# Set task
In the records below, find the line containing "make_tray()" and the line containing "if empty is"; please repeat exactly the lines from one to the other, both included, and nothing more.

# Task inputs
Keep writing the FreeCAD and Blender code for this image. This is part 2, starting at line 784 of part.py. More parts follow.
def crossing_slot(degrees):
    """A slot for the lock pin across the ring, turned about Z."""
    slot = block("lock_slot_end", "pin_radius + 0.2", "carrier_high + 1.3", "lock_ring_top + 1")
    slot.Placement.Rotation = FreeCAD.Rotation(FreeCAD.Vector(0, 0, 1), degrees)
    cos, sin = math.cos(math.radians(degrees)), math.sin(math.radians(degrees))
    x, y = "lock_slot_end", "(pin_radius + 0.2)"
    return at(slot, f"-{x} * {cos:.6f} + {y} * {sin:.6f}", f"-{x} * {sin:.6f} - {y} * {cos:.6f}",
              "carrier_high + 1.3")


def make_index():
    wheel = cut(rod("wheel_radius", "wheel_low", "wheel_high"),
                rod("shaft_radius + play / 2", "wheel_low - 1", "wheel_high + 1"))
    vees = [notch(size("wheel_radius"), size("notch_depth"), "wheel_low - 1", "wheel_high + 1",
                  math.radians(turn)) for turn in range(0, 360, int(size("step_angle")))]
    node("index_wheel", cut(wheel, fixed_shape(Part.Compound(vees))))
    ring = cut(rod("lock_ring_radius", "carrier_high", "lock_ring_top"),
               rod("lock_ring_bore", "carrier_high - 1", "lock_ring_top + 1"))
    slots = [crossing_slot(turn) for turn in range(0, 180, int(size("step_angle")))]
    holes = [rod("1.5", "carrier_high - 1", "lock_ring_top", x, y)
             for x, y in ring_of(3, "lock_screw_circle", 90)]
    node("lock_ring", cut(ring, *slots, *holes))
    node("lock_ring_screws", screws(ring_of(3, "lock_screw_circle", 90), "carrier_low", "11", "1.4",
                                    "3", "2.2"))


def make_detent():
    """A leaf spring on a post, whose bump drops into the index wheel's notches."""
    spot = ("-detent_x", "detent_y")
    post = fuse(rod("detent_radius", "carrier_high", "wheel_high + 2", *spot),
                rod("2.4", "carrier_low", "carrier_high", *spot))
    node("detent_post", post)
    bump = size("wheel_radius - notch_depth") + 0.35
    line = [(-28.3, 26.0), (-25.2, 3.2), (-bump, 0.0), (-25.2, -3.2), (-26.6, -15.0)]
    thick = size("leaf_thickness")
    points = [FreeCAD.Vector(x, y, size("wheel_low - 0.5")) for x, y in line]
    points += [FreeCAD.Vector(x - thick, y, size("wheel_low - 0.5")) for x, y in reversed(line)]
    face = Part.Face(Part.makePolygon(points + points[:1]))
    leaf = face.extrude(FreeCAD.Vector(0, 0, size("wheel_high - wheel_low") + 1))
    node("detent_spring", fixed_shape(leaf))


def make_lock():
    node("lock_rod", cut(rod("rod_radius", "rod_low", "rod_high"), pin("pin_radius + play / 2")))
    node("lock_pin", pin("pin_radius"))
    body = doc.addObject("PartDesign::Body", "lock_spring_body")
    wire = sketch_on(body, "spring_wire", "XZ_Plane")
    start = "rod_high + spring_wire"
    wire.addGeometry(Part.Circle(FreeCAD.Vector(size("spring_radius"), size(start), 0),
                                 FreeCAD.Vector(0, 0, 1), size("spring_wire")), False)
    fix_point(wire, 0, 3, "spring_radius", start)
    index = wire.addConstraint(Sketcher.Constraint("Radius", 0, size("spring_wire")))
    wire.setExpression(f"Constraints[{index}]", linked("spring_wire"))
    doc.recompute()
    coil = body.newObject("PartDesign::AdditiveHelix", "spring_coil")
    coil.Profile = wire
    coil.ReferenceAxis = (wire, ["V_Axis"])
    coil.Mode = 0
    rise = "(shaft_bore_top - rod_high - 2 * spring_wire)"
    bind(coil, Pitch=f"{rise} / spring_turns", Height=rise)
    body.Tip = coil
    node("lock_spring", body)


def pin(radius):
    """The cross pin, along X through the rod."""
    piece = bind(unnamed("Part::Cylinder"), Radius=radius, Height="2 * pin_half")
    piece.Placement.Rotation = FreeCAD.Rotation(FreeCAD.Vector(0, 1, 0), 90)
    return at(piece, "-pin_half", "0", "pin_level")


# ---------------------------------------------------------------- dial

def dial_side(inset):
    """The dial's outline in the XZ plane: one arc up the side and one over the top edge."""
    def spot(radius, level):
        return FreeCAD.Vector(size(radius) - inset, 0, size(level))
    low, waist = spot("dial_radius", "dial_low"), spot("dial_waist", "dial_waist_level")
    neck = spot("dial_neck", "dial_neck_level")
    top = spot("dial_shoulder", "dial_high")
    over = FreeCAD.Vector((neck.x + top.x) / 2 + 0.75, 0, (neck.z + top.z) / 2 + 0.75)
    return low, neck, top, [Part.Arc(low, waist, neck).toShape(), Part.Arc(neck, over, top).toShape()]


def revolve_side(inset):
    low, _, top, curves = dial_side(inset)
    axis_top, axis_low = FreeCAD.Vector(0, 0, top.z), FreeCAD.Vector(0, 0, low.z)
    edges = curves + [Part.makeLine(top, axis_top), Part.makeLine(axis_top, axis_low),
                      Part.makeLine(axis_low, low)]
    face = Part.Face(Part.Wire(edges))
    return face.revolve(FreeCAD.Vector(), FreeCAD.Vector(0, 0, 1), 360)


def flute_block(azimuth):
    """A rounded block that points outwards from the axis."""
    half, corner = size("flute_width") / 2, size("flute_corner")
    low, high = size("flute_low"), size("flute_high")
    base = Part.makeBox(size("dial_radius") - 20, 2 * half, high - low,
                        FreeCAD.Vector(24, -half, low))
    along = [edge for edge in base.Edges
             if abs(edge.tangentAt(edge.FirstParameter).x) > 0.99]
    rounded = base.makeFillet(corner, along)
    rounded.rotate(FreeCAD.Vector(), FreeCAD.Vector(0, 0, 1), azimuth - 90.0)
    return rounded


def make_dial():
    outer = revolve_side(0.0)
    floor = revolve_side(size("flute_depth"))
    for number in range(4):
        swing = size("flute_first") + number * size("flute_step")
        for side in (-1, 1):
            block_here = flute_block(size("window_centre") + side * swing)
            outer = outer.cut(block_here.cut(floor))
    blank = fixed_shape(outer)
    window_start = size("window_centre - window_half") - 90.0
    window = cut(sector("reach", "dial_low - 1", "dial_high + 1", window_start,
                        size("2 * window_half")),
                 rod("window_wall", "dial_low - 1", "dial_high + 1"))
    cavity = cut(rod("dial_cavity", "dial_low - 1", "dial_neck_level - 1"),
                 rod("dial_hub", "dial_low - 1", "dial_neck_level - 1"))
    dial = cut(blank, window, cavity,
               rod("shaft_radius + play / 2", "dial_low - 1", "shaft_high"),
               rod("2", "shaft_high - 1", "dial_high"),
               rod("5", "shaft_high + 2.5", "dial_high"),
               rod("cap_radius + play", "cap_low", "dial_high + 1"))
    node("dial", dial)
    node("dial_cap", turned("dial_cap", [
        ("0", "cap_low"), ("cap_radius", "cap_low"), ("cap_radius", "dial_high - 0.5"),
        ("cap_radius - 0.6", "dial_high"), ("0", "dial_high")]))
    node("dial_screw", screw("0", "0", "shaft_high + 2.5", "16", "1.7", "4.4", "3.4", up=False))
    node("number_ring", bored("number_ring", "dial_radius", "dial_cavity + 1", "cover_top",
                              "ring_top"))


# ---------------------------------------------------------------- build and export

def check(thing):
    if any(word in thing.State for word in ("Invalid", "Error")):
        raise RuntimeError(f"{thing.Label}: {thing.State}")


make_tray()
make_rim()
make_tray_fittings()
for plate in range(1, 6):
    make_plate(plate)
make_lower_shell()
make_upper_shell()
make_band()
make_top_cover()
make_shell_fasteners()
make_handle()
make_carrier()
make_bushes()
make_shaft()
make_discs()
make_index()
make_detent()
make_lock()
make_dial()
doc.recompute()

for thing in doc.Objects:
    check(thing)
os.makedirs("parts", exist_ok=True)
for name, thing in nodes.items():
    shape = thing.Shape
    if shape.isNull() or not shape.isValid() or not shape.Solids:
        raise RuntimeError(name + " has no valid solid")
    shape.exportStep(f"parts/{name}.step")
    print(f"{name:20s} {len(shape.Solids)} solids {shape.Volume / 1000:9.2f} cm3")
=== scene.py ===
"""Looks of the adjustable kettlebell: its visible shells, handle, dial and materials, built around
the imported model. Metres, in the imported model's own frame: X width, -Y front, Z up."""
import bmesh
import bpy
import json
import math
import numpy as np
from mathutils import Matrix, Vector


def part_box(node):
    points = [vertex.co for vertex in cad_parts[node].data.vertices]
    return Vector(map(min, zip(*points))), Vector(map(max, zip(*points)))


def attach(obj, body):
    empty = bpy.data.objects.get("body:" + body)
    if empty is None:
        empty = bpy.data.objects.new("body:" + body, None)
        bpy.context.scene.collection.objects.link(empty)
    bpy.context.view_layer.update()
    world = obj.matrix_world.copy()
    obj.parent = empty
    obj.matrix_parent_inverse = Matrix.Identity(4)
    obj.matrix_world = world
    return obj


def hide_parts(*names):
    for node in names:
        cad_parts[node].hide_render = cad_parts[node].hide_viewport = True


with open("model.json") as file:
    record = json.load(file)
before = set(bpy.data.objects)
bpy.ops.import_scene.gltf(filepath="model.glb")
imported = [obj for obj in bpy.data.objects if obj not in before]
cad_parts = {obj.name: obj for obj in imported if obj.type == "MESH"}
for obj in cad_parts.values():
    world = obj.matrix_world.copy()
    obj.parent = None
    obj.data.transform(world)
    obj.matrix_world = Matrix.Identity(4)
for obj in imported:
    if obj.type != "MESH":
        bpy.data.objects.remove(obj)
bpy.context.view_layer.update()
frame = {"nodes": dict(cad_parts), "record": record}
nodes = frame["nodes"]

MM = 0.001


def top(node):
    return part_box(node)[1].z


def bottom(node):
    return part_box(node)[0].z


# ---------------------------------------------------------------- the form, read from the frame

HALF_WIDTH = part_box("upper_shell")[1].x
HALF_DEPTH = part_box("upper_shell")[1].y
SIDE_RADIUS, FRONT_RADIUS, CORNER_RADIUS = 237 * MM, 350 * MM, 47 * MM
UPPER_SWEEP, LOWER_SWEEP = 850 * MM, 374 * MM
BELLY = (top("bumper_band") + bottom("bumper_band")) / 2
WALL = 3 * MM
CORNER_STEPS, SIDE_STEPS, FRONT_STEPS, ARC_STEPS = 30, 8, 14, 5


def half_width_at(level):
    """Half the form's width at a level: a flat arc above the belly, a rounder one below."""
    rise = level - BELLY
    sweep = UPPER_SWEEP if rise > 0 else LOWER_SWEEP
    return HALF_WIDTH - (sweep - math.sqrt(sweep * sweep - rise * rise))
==
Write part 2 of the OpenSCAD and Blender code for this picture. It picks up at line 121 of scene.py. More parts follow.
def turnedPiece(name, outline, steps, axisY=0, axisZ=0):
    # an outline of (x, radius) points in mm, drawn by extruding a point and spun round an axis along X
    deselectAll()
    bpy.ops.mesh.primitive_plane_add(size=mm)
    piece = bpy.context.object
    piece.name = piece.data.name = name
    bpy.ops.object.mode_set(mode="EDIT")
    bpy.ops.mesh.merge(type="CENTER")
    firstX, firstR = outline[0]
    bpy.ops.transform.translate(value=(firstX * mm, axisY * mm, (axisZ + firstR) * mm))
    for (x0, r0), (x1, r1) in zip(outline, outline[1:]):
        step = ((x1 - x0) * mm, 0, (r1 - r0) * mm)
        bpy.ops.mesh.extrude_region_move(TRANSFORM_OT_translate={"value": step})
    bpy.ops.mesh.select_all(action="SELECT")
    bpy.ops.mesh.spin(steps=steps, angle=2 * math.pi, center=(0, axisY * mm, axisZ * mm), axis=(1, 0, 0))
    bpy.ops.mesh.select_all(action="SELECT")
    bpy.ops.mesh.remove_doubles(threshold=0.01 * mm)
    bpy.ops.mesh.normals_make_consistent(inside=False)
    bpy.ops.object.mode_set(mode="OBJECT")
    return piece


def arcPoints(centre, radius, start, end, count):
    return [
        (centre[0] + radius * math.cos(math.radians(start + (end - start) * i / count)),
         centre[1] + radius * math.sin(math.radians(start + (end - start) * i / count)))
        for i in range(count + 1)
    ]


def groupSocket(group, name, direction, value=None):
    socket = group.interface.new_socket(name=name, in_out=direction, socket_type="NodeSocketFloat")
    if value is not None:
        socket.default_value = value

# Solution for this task
make_tray()
make_rim()
make_tray_fittings()
for plate in range(1, 6):
    make_plate(plate)
make_lower_shell()
make_upper_shell()
make_band()
make_top_cover()
make_shell_fasteners()
make_handle()
make_carrier()
make_bushes()
make_shaft()
make_discs()
make_index()
make_detent()
make_lock()
make_dial()
doc.recompute()

for thing in doc.Objects:
    check(thing)
os.makedirs("parts", exist_ok=True)
for name, thing in nodes.items():
    shape = thing.Shape
    if shape.isNull() or not shape.isValid() or not shape.Solids:
        raise RuntimeError(name + " has no valid solid")
    shape.exportStep(f"parts/{name}.step")
    print(f"{name:20s} {len(shape.Solids)} solids {shape.Volume / 1000:9.2f} cm3")
=== scene.py ===
"""Looks of the adjustable kettlebell: its visible shells, handle, dial and materials, built around
the imported model. Metres, in the imported model's own frame: X width, -Y front, Z up."""
import bmesh
import bpy
import json
import math
import numpy as np
from mathutils import Matrix, Vector


def part_box(node):
    points = [vertex.co for vertex in cad_parts[node].data.vertices]
    return Vector(map(min, zip(*points))), Vector(map(max, zip(*points)))


def attach(obj, body):
    empty = bpy.data.objects.get("body:" + body)
    if empty is None:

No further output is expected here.